TASK
Each line of the material below should be reproduced exactly.

=-=-=-=-=

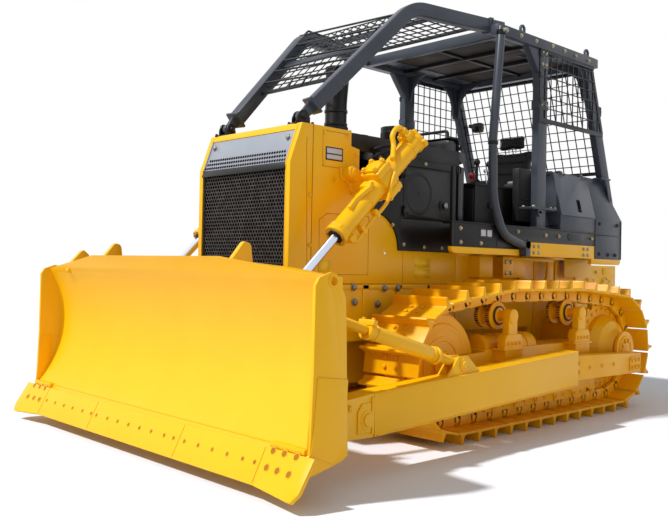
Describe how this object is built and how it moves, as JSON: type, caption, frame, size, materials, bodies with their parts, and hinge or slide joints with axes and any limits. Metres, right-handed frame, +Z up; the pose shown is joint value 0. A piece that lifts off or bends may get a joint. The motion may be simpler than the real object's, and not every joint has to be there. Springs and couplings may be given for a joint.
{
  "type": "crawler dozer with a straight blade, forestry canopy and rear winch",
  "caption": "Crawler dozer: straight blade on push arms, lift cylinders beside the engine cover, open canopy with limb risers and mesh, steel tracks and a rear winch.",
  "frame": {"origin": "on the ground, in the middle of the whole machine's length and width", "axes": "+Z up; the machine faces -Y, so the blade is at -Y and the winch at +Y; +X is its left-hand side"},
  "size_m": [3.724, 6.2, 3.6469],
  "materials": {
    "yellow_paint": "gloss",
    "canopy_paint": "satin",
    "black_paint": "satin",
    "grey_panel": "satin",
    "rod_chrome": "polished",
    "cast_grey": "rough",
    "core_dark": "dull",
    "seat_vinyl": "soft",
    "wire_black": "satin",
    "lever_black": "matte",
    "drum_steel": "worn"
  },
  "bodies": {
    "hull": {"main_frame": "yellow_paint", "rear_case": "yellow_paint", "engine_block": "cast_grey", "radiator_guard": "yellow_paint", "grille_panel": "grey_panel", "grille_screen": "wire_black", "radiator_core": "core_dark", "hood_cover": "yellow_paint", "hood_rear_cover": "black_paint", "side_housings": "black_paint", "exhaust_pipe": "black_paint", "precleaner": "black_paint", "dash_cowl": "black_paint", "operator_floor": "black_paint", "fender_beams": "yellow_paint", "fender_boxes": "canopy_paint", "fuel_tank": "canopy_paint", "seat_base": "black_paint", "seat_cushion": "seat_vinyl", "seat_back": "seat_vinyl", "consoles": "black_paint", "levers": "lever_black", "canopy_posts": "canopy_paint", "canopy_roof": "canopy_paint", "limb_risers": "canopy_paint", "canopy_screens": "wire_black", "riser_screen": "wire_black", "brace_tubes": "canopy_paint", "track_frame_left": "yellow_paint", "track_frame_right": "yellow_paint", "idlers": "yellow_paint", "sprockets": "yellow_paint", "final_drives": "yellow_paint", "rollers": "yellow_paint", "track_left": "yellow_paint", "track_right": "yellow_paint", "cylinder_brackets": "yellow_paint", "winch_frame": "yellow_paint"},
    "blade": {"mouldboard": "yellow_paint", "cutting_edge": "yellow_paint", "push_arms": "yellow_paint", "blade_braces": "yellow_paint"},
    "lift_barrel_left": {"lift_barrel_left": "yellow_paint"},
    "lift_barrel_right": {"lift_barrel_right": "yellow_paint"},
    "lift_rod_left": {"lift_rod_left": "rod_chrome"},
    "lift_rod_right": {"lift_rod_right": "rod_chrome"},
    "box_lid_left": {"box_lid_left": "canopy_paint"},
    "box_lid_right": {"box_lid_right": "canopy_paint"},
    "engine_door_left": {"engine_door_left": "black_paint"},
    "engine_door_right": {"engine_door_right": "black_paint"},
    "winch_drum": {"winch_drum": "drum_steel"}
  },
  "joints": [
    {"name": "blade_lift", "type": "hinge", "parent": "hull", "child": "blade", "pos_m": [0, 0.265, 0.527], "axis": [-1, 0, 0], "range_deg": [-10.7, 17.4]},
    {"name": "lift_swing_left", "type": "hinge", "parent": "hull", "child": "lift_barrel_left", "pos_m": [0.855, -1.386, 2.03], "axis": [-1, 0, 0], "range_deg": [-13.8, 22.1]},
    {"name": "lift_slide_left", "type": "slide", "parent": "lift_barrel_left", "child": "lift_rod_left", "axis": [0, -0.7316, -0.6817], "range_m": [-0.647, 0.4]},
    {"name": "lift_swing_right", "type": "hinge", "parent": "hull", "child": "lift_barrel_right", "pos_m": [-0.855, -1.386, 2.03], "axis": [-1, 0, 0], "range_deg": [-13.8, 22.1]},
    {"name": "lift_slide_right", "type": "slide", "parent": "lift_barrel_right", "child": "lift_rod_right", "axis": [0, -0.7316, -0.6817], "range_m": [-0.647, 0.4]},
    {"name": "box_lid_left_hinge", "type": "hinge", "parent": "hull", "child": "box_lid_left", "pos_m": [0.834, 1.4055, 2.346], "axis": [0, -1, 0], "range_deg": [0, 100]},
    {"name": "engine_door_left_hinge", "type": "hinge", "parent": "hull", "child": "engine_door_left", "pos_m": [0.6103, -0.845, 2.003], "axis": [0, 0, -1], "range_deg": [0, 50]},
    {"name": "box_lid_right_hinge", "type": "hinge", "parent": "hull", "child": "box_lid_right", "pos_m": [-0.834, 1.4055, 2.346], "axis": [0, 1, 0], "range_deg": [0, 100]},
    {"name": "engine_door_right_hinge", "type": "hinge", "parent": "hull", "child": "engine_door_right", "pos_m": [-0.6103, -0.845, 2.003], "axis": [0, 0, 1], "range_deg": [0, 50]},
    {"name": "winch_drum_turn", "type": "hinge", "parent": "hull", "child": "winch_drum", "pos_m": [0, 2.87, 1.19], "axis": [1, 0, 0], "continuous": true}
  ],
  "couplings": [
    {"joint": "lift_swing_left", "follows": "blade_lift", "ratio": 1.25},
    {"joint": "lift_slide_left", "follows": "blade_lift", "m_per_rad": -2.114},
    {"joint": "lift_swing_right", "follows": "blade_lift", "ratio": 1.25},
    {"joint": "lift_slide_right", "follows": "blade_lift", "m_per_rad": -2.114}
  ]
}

=-=-=-=-=

TASK ANSWER
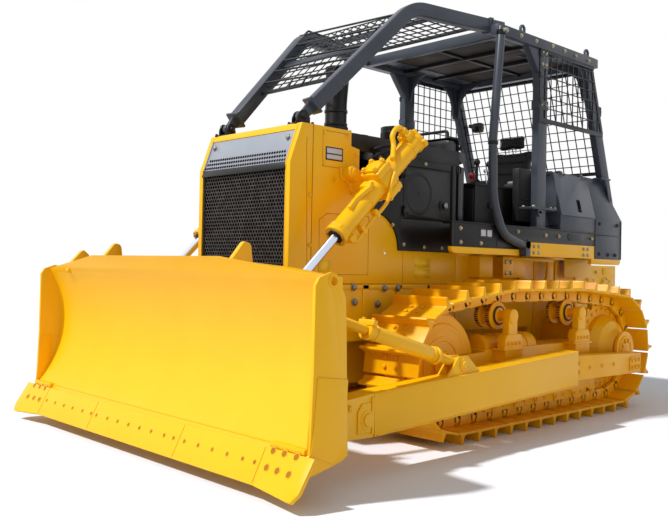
Describe how this object is built and how it moves, as JSON: type, caption, frame, size, materials, bodies with their parts, and hinge or slide joints with axes and any limits. Metres, right-handed frame, +Z up; the pose shown is joint value 0. A piece that lifts off or bends may get a joint. The motion may be simpler than the real object's, and not every joint has to be there. Springs and couplings may be given for a joint.
{
  "type": "crawler dozer with a straight blade, forestry canopy and rear winch",
  "caption": "Crawler dozer: straight blade on push arms, lift cylinders beside the engine cover, open canopy with limb risers and mesh, steel tracks and a rear winch.",
  "frame": {"origin": "on the ground, in the middle of the whole machine's length and width", "axes": "+Z up; the machine faces -Y, so the blade is at -Y and the winch at +Y; +X is its left-hand side"},
  "size_m": [3.724, 6.2, 3.6469],
  "materials": {
    "yellow_paint": "gloss",
    "canopy_paint": "satin",
    "black_paint": "satin",
    "grey_panel": "satin",
    "rod_chrome": "polished",
    "cast_grey": "rough",
    "core_dark": "dull",
    "seat_vinyl": "soft",
    "wire_black": "satin",
    "lever_black": "matte",
    "drum_steel": "worn"
  },
  "bodies": {
    "hull": {"main_frame": "yellow_paint", "rear_case": "yellow_paint", "engine_block": "cast_grey", "radiator_guard": "yellow_paint", "grille_panel": "grey_panel", "grille_screen": "wire_black", "radiator_core": "core_dark", "hood_cover": "yellow_paint", "hood_rear_cover": "black_paint", "side_housings": "black_paint", "exhaust_pipe": "black_paint", "precleaner": "black_paint", "dash_cowl": "black_paint", "operator_floor": "black_paint", "fender_beams": "yellow_paint", "fender_boxes": "canopy_paint", "fuel_tank": "canopy_paint", "seat_base": "black_paint", "seat_cushion": "seat_vinyl", "seat_back": "seat_vinyl", "consoles": "black_paint", "levers": "lever_black", "canopy_posts": "canopy_paint", "canopy_roof": "canopy_paint", "limb_risers": "canopy_paint", "canopy_screens": "wire_black", "riser_screen": "wire_black", "brace_tubes": "canopy_paint", "track_frame_left": "yellow_paint", "track_frame_right": "yellow_paint", "idlers": "yellow_paint", "sprockets": "yellow_paint", "final_drives": "yellow_paint", "rollers": "yellow_paint", "track_left": "yellow_paint", "track_right": "yellow_paint", "cylinder_brackets": "yellow_paint", "winch_frame": "yellow_paint"},
    "blade": {"mouldboard": "yellow_paint", "cutting_edge": "yellow_paint", "push_arms": "yellow_paint", "blade_braces": "yellow_paint"},
    "lift_barrel_left": {"lift_barrel_left": "yellow_paint"},
    "lift_barrel_right": {"lift_barrel_right": "yellow_paint"},
    "lift_rod_left": {"lift_rod_left": "rod_chrome"},
    "lift_rod_right": {"lift_rod_right": "rod_chrome"},
    "box_lid_left": {"box_lid_left": "canopy_paint"},
    "box_lid_right": {"box_lid_right": "canopy_paint"},
    "engine_door_left": {"engine_door_left": "black_paint"},
    "engine_door_right": {"engine_door_right": "black_paint"},
    "winch_drum": {"winch_drum": "drum_steel"}
  },
  "joints": [
    {"name": "blade_lift", "type": "hinge", "parent": "hull", "child": "blade", "pos_m": [0, 0.265, 0.527], "axis": [-1, 0, 0], "range_deg": [-10.7, 17.4]},
    {"name": "lift_swing_left", "type": "hinge", "parent": "hull", "child": "lift_barrel_left", "pos_m": [0.855, -1.386, 2.03], "axis": [-1, 0, 0], "range_deg": [-13.8, 22.1]},
    {"name": "lift_slide_left", "type": "slide", "parent": "lift_barrel_left", "child": "lift_rod_left", "axis": [0, -0.7316, -0.6817], "range_m": [-0.647, 0.4]},
    {"name": "lift_swing_right", "type": "hinge", "parent": "hull", "child": "lift_barrel_right", "pos_m": [-0.855, -1.386, 2.03], "axis": [-1, 0, 0], "range_deg": [-13.8, 22.1]},
    {"name": "lift_slide_right", "type": "slide", "parent": "lift_barrel_right", "child": "lift_rod_right", "axis": [0, -0.7316, -0.6817], "range_m": [-0.647, 0.4]},
    {"name": "box_lid_left_hinge", "type": "hinge", "parent": "hull", "child": "box_lid_left", "pos_m": [0.834, 1.4055, 2.346], "axis": [0, -1, 0], "range_deg": [0, 100]},
    {"name": "engine_door_left_hinge", "type": "hinge", "parent": "hull", "child": "engine_door_left", "pos_m": [0.6103, -0.845, 2.003], "axis": [0, 0, -1], "range_deg": [0, 50]},
    {"name": "box_lid_right_hinge", "type": "hinge", "parent": "hull", "child": "box_lid_right", "pos_m": [-0.834, 1.4055, 2.346], "axis": [0, 1, 0], "range_deg": [0, 100]},
    {"name": "engine_door_right_hinge", "type": "hinge", "parent": "hull", "child": "engine_door_right", "pos_m": [-0.6103, -0.845, 2.003], "axis": [0, 0, 1], "range_deg": [0, 50]},
    {"name": "winch_drum_turn", "type": "hinge", "parent": "hull", "child": "winch_drum", "pos_m": [0, 2.87, 1.19], "axis": [1, 0, 0], "continuous": true}
  ],
  "couplings": [
    {"joint": "lift_swing_left", "follows": "blade_lift", "ratio": 1.25},
    {"joint": "lift_slide_left", "follows": "blade_lift", "m_per_rad": -2.114},
    {"joint": "lift_swing_right", "follows": "blade_lift", "ratio": 1.25},
    {"joint": "lift_slide_right", "follows": "blade_lift", "m_per_rad": -2.114}
  ]
}